Like many of us I saw the Life in Syntropy video a few years ago and was immediately intrigued. Syntropic farming looked like the type of agroforestry that I envisioned in my personal and professional work. I dug around for more information, but was slowed by the Portuguese language barrier and lack of distinct resources unique to this style of agriculture. To overcome these challenges I decided to organize a workshop here in Costa Rica on Syntropic Farming.
This post is a summary of that workshop from my perspective, that of a permaculture educator and professional designer with ten years of experience in tropical agroforestry. This article is an attempt to summarize what I believe syntropic farming is and how it fits into the permaculture design framework. It is specifically written to provide constructive feedback. This blog post is not written to convince anyone to adopt or turn away from any specific practice.
There are pieces I love about syntropic farming and other parts that still leave me with more questions than answers. In the below pages, I will attempt to be clear when I am offering my opinion versus when I am stating something directly from the instructors. My opinion should be taken with the understanding that I have only taken a single course and have never visited a syntropic farming system in action.
Thank you to Sam Kenworthy, Altair Rodriguez, and Christ Kaput for their feedback and edits.
The Course
The six day workshop was hosted at Rancho Mastatal Sustainability Education Center, where I worked as the farm manager for nearly a decade. The course was instructed by Thiago Barbosa, from Brazil, who farms primarily in Byron Bay, Australia; and Fernando Repello, also from Brazil, who runs CEPEAS (Centro de Pesquisa em Agricultura Sintropic). CEPEAS is the primary syntropic farming research center in Brazil. It is in the centrally located state of Goiás, in a subtropical savannah ecosystem. The course was the first of its kind in Central America and featured 33 students from ten different countries.
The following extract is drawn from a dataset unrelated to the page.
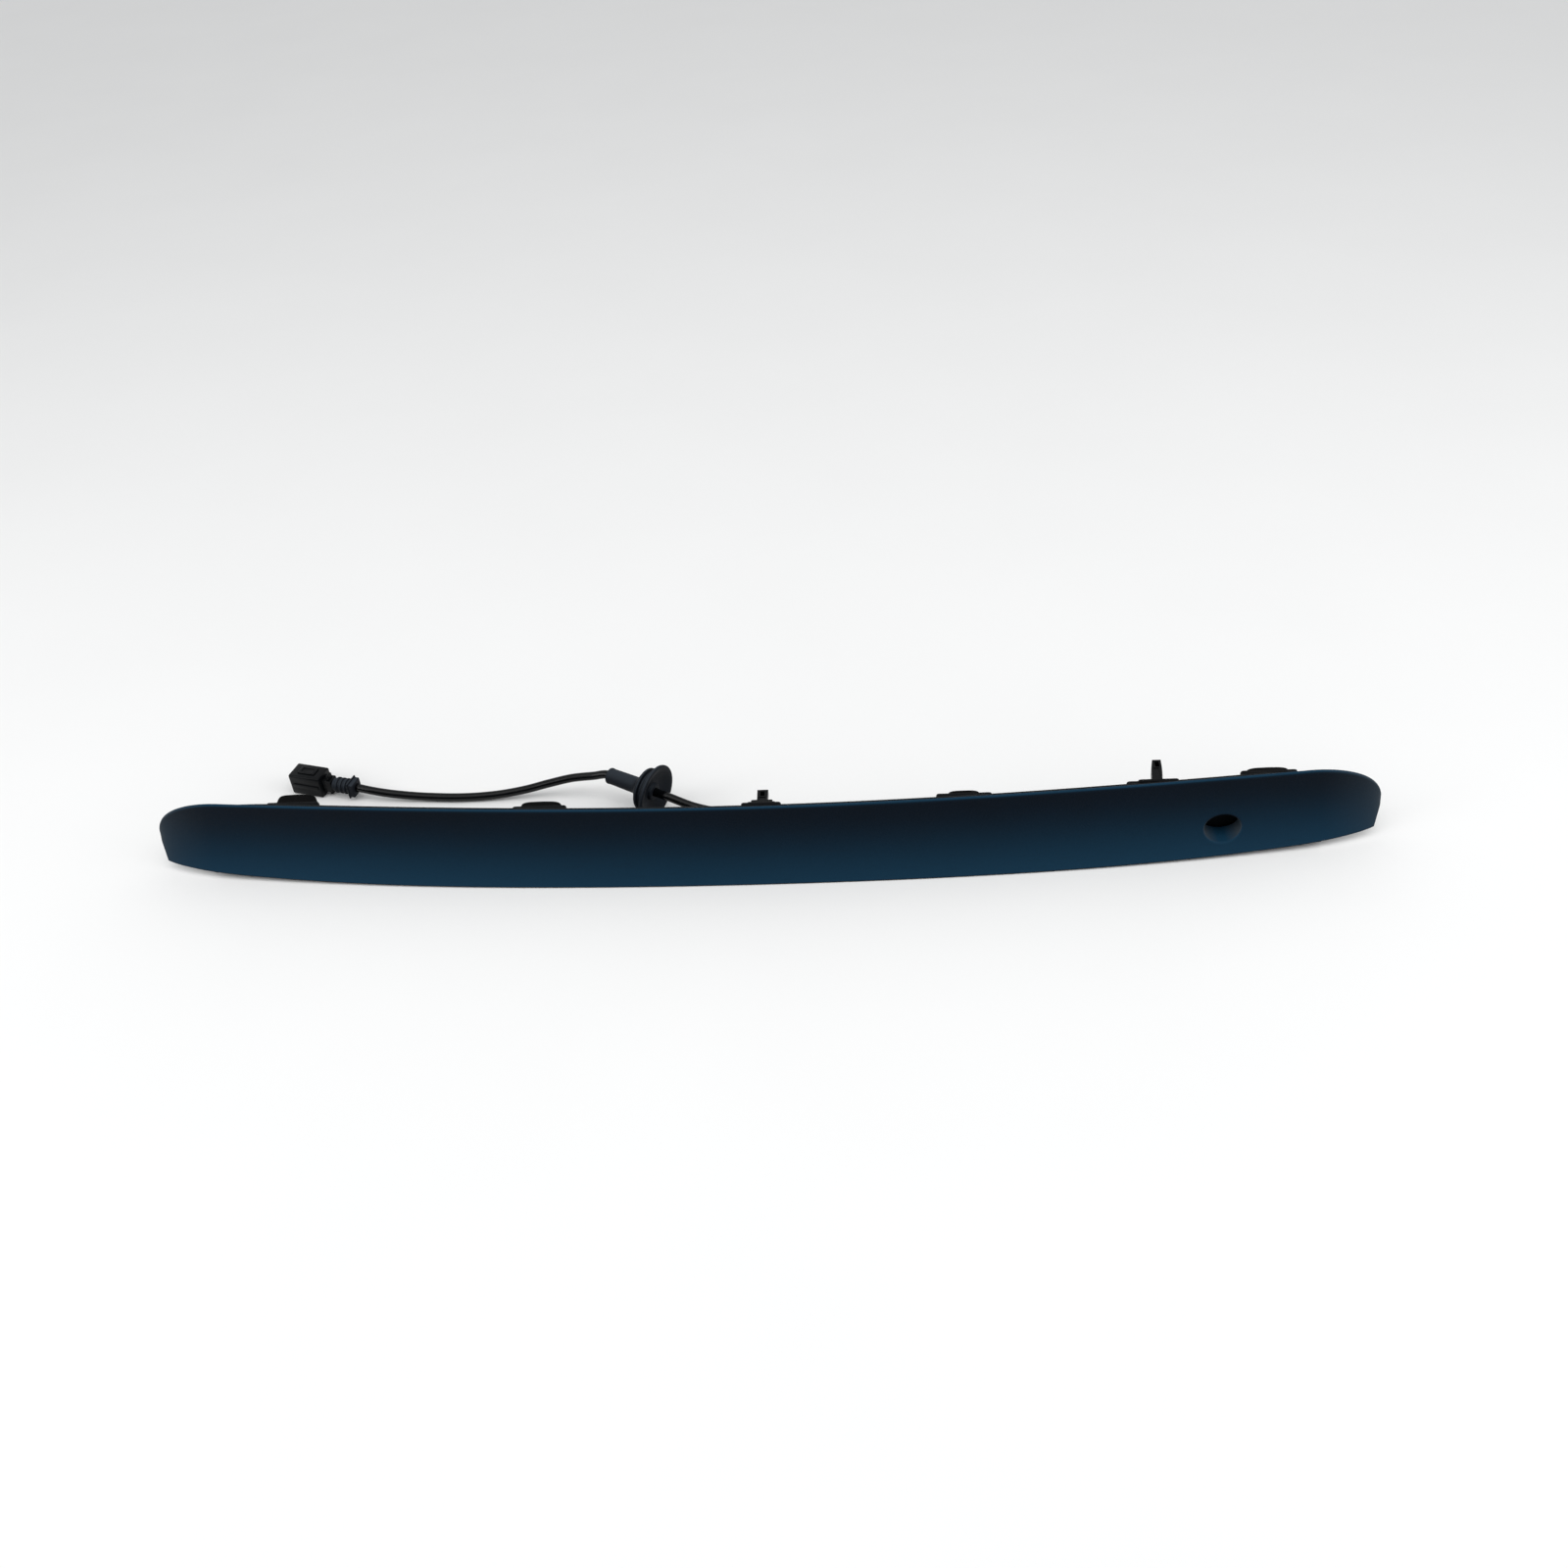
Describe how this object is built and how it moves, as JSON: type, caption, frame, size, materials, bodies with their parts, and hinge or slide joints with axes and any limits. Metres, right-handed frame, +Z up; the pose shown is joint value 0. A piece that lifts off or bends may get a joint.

It is important to note that neither instructor speaks English as a first language, and for Fernando this course was his first time teaching exclusively in English without professional translation.
The class left all of the participants, myself included, completely energized and inspired by the work the instructors and other syntropic practitioners are engaged in. To date our course WhatsApp group is buzzing with photos of everyone starting their own small plantings in their respective locations around the world. In this regard alone the class was a complete success; people are getting involved and practicing on all scales already.
Thiago talking the class through initial site preparation.
What is Syntropic Farming?
The Life in Syntropy website provides an excellent overview of syntropic farming. The word syntropy, as contrasted to entropy, paints a powerful picture of a system that accumulates matter and energy, become more complex over time, all in order to create abundance. It is a form of process based agriculture, as opposed to input based agriculture, typical to industrial systems.
The instructors offered the following definition of syntropic agriculture:
Syntropic Farming is an innovative approach to regenerative agriculture which allows us to create dynamic, successional, and economically viable ecosystems that restore degraded soil biodiversity. By understanding and respecting nature's complex system, Syntropic Farming imitates the natural regeneration of forests and provides a harmonious integration of our food production systems.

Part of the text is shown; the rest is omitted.